LEGAZPI CITY — The Department of Health (DOH) said on Monday that COVID-19 referral facilities in Bicol still have sufficient number of beds to accommodate people who are sick with the viral disease.
Edwin Aldrin Lumbo, DOH Bicol Development Management Officer III of the Health Facility Development Unit, in an interview Monday said the bed capacity in Bicol’s three major government hospitals is still adequate to provide the health care needs of COVID-19 patients, having only 32 percent utilization rate or 330 beds occupancy from the 1,030 beds allocated for them.
Lumbo said 25 of 45 beds of the overall capacity for the intensive care units (ICU) are still available, 70 percent of the 420 isolation beds are available and only 25 percent of the 240 ward beds were utilized.
For the mechanical ventilators, only 37 percent of the 36 ventilators are in use, he said.
As of Aug. 8, DOH data said Bicol has recorded 21,958 COVID-19 cases since last year, of which 18,133 have recovered and 838 died. Bicol still has 2,987 active cases.
Risk status
Lumbo said bed capacity utilization are categorized into moderate risk status (60-69 percent utilization rate), high risk (70 – 84 percent rate), and critical status (85 percent and above).

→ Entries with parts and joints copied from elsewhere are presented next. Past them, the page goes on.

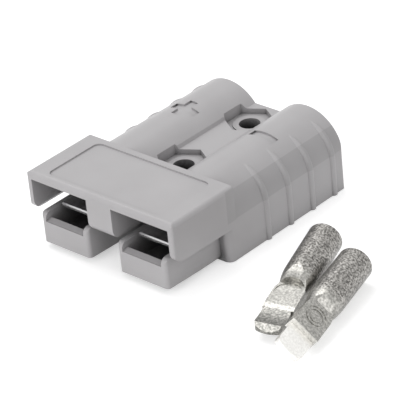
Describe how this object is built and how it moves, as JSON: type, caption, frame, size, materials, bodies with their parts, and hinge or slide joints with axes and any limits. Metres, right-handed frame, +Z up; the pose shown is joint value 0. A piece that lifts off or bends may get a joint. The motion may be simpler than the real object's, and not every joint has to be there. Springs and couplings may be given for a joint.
{
  "type": "genderless power connector",
  "caption": "Genderless power connector: ribbed housing with rounded crowns, hood, open fingers, leaf springs and hexagonal nut pockets, with loose crimp contacts lying beside it.",
  "frame": {"origin": "on the housing's flat base plane, in its symmetry plane, straight below the front edge of the mating face", "axes": "+X across the two poles to the side where the loose contacts lie, +Y from the mating face back to the wire entries, +Z up from the flat base"},
  "size_m": [0.0692, 0.0535, 0.0155],
  "materials": {
    "plastic": "satin moulded",
    "spring_steel": "bright rolled",
    "plated_copper": "silver plated, barrel matt and grainy"
  },
  "bodies": {
    "root": {"housing": "plastic", "spring_left": "spring_steel", "spring_right": "spring_steel", "contact_left": "plated_copper", "contact_right": "plated_copper"}
  },
  "joints": []
}
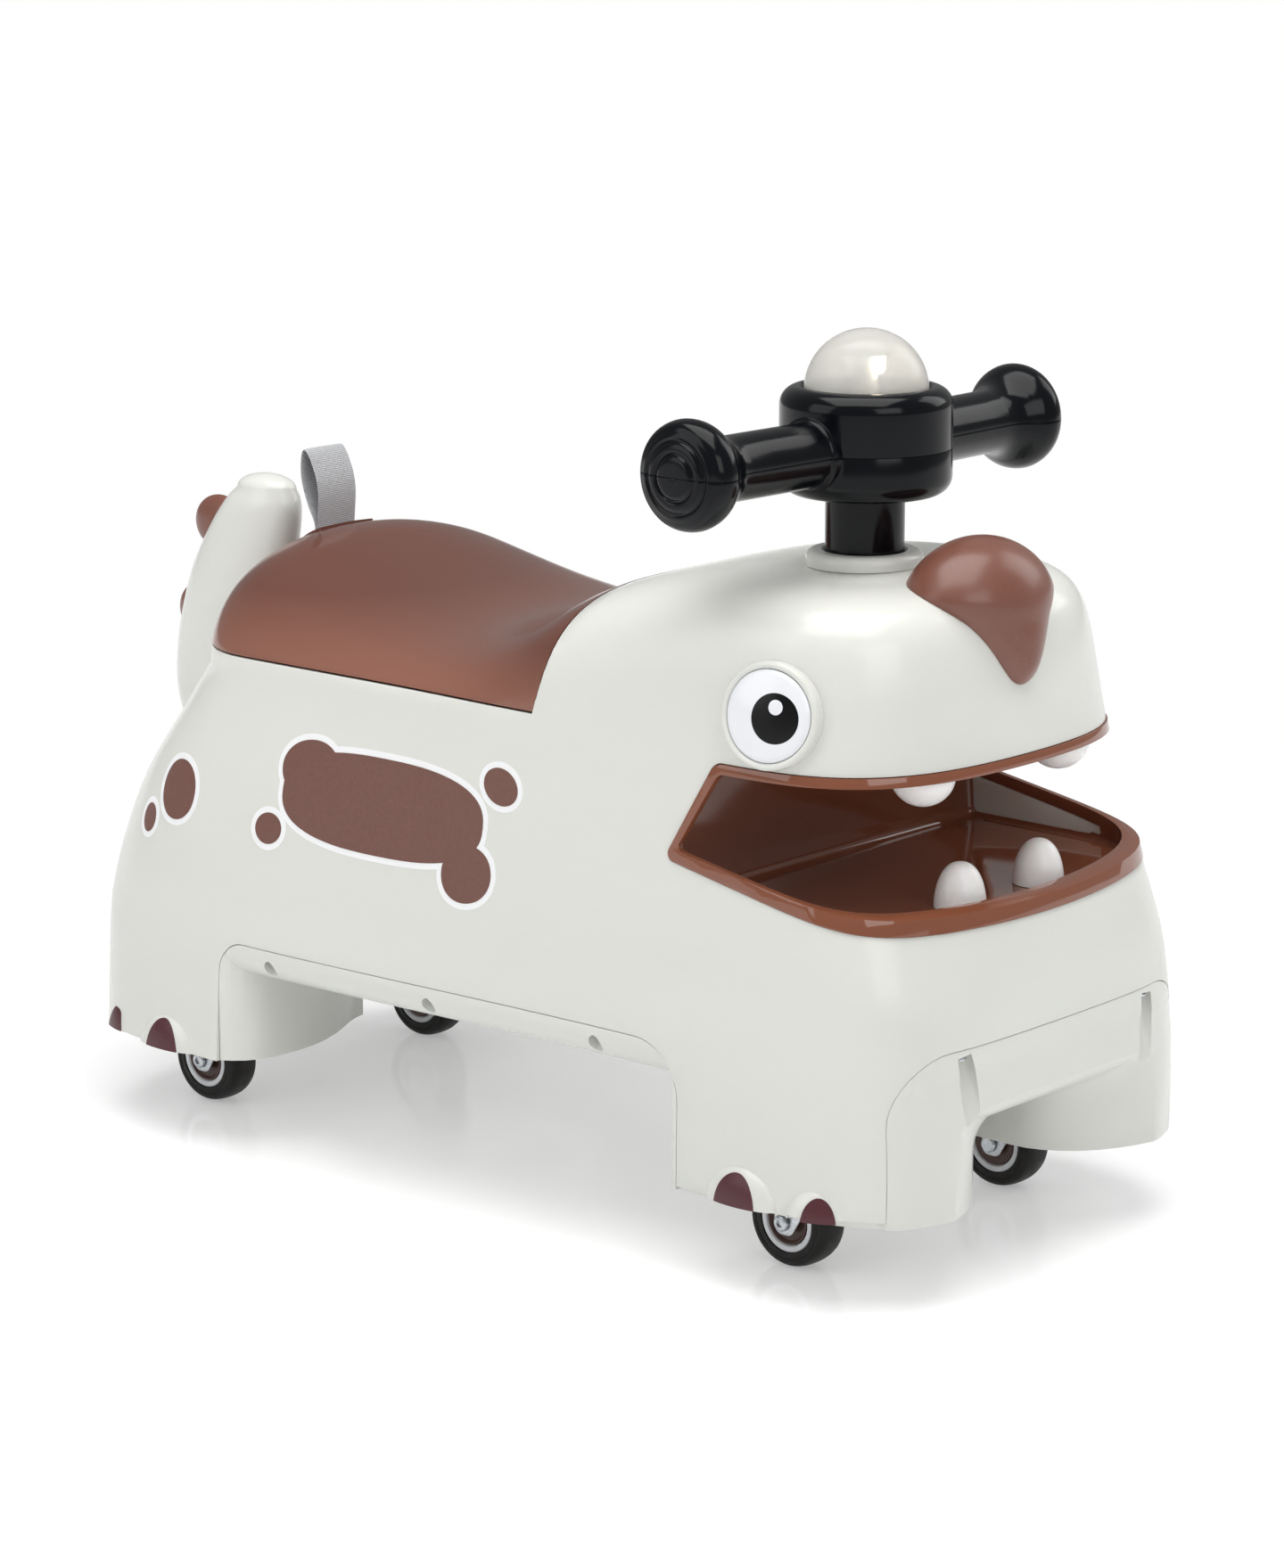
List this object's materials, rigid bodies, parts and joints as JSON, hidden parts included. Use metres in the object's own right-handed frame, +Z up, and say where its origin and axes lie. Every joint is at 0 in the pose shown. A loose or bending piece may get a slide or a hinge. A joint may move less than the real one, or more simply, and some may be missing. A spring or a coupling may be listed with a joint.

Naga City’s Bicol Medical Center, with 450-bed capacity in its ICU, is running out of beds and on high risk status but Isolation and COVID-19 ward bed are still available. Sixty percent of its mechanical ventilators are being used.
The Bicol Sanitarium Hospital in Cabusao town in Camarines Sur province has both of its only two ICU beds occupied while 10 of 62 beds in the isolation and ward are used. Seventy-five percent of their mechanical ventilators are being used.
The Bicol Regional Training and Teaching Hospital in Legazpi City has only 26 percent or 25 beds of its 96 assigned COVID-19 beds occupied.